Later At-Tawhid Division published another video statement dissociating themselves from their previous statement (both statements are still carried on their website), this time announcing their support of the ‘National Coalition of Syrian Revolution and Opposition Forces’ and a civil state, with an Islamic reference point. It is plausible, considering the organisation is the largest armed coalition in Aleppo, that they came under intense pressure to renounce the initial statement, after worries that it could affect funding and supply of weapons.

That Jabhat al-Nusrah were part of the initial statement is telling. The group is more centralised and with a clear and strict Salafi Jihadi world-view. For example its emblem is (exclusively) a black banner with an Islamic testimony of faith inscribed.  This is with the purpose – the group established and set itself apart from other more nationalist groups, with the idea of ‘clarity of banner’ (وضوح الراية). Clarity of banner is that any armed struggle should be for the sake of raising the word of God and to establish Islamic law. For this purpose it refuses to join groups such as the At-Tawhid Division, due to this lack of clarity.

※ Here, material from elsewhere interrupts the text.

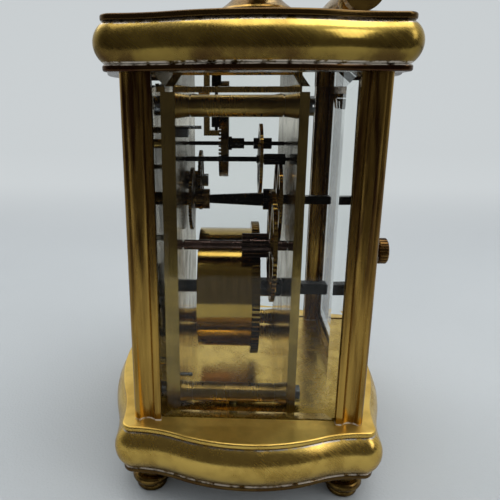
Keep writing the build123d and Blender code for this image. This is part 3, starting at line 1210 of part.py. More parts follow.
def make_balance():
    """Two-arm balance with its staff and roller."""
    low, high = (PLATFORM_TOP + level for level in LEVEL_BALANCE)
    x, y = BALANCE_AT
    rim = Circle(BALANCE_R) - Circle(BALANCE_R - 0.9)
    arm = Rot(0, 0, ESCAPEMENT_TURN + 90) * Rectangle(2 * BALANCE_R - 1, 1.1) + Circle(1.3)
    body = slab_z(rim, x, y, low, high) + slab_z(arm, x, y, low + 0.2, high - 0.2)
    for turn in range(0, 360, 45):
        screw = Pos(x, y, (low + high) / 2) * Rot(0, 90, turn + ESCAPEMENT_TURN)
        body += screw * Pos(0, 0, BALANCE_R - 0.1) * Cylinder(0.35, 0.7, align=LOW)
    body += post_z(x, y, PLATFORM_TOP + 0.3, PLATFORM_TOP + LEVEL_BALANCE_COCK[0] - 0.2, 0.5)
    body += post_z(x, y, PLATFORM_TOP + LEVEL_ESCAPE[0] - 0.2, PLATFORM_TOP + LEVEL_ESCAPE[1] + 0.3, 1.1)
    return body + post_z(x, y, PLATE_TOP + 0.2, PLATFORM_TOP + LEVEL_BALANCE_COCK[1] - 0.2, PIVOT_R)


def make_hairspring():
    """Flat spiral around the staff, its outer end on a stud under the cock."""
    low, high = (PLATFORM_TOP + level for level in LEVEL_SPRING)
    turns, inner, outer, blade = 5, 1.3, 3.9, 0.13
    count = turns * 18

    def spiral(offset, step):
        angle = 2 * math.pi * turns * step / count
        r = inner + (outer - inner) * step / count + offset
        return (r * math.cos(angle), r * math.sin(angle))

    points = [spiral(0, step) for step in range(count + 1)]
    points += [spiral(blade, step) for step in range(count, -1, -1)]
    body = slab_z(make_face(Polyline(*points, close=True)), *BALANCE_AT, low, high)
    collet = Circle(inner + blade / 2) - Circle(0.62)
    body += slab_z(collet, *BALANCE_AT, low, high)
    stud_x = BALANCE_AT[0] + outer + blade / 2
    return body + post_z(stud_x, BALANCE_AT[1], low, PLATFORM_TOP + LEVEL_BALANCE_COCK[0], 0.4)


def make_balance_cock():
    """Cock over the balance, standing on one foot beyond its rim."""
    low, high = (PLATFORM_TOP + level for level in LEVEL_BALANCE_COCK)
    foot = along_line(BALANCE_AT, BALANCE_R + 2.7)
    wide = Pos(*BALANCE_AT) * Circle(2.6)
    stud = (BALANCE_AT[0] + 4.0, BALANCE_AT[1])
    face = rounded_bar(foot, BALANCE_AT, 1.9) + wide + rounded_bar(BALANCE_AT, stud, 0.9)
    body = slab_z(face, 0, 0, low, high)
    body += post_z(*foot, PLATFORM_TOP, low, 1.9)
    return body - post_z(*BALANCE_AT, low, high, PIVOT_R + RUN)


# ---- every sub-part, by name --------------------------------------------------------------
def all_parts():
    parts = {"base": make_base(), "cornice": make_cornice()}
    names = {(-1, -1): "front_left", (1, -1): "front_right", (-1, 1): "back_left", (1, 1): "back_right"}
    for (side_x, side_y), name in names.items():
        parts[f"pillar_{name}"] = make_pillar(side_x, side_y)
        parts[f"foot_{name}"] = make_foot(side_x * PILLAR_X, side_y * PILLAR_Y)
    for side, name in ((-1, "left"), (1, "right")):
        parts[f"glass_{name}"] = make_side_glass(side)
        parts[f"handle_post_{name}"] = make_handle_post(side)
    single = (
        make_front_glass, make_top_glass, make_case_screws, make_door_frame, make_door_glass,
        make_door_knob, make_handle_bail, make_handle_pins, make_front_plate, make_back_plate,
        make_plate_pillars, make_plate_screws, make_movement_screws, make_front_plate_fittings,
        make_barrel, make_barrel_cover, make_mainspring, make_barrel_arbor, make_ratchet_wheel,
        make_click, make_click_spring, make_intermediate_wheel, make_intermediate_arbor,
        make_centre_wheel, make_centre_arbor, make_cannon_pinion, make_minute_wheel,
        make_minute_stud, make_hour_wheel, make_third_wheel, make_third_arbor,
        make_contrate_wheel, make_contrate_arbor, make_dial, make_dial_mask, make_minute_hand,
        make_hour_hand, make_platform, make_platform_screws, make_potence, make_escape_wheel,
        make_lever, make_escape_cock, make_balance, make_hairspring, make_balance_cock,
    )
    for make in single:
        parts[make.__name__.removeprefix("make_")] = make()
    return parts


def write(parts):
    os.makedirs("parts", exist_ok=True)
    for name, shape in parts.items():
        solids = shape if isinstance(shape, list) else [shape]
        group = Compound(children=[Solid(s.wrapped) for piece in solids for s in piece.solids()])
        export_step(group, f"parts/{name}.step")


write(all_parts())
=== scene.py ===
"""Brass carriage clock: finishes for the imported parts, and the printed, jewelled and steel detail."""

from __future__ import annotations

import json
import logging
import math
from dataclasses import dataclass, field
from enum import Enum
from typing import Any, Iterable

import bpy
from mathutils import Matrix, Vector

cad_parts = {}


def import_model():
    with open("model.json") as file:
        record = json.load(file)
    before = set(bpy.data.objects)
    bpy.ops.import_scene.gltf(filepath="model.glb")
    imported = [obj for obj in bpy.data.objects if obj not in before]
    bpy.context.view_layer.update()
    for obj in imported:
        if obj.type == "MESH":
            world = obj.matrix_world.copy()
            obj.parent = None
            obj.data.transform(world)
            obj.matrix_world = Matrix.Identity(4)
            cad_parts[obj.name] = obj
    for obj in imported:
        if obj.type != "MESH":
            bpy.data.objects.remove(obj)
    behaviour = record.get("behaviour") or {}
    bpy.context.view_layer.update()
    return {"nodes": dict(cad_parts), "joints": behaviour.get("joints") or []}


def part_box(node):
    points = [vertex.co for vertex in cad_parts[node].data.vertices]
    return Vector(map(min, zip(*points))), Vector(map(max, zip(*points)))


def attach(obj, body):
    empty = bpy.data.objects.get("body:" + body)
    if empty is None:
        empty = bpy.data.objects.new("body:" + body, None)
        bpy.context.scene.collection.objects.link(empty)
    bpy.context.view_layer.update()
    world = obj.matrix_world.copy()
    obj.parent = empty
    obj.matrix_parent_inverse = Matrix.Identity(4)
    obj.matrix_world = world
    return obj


log = logging.getLogger("carriage_clock")

MM = 0.001
SMOOTH = {"interpolation_type": "SMOOTHSTEP"}
SMOOTHING_ANGLE = math.radians(40)
BEVEL_ANGLE = 0.9

Socket = bpy.types.NodeSocket
Node = bpy.types.Node
Tree = bpy.types.NodeTree
Obj = bpy.types.Object
Material = bpy.types.Material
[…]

Most of the groups mentioned in the video declaring the formation of an ‘Islamic state’ are Jihadi Salafi, while it is the name of the At-Tawhid division that stands out. That the division would renounce the statement indicates there may be friction within the organisation (understandable, considering that over one hundred armed factions operate under its name) and this also points to significant differences between and within  different armed groups in the future. With arms already stringent in supply and channelled to certain groups vouched by the ‘National Coalition of Syrian Revolution and Opposition Forces’ (one of the main pressing reasons for the formation of the coalition) and differences in political vision before and after the regime’s fall, then eventual confrontations between anti-regime groups could be a possibility.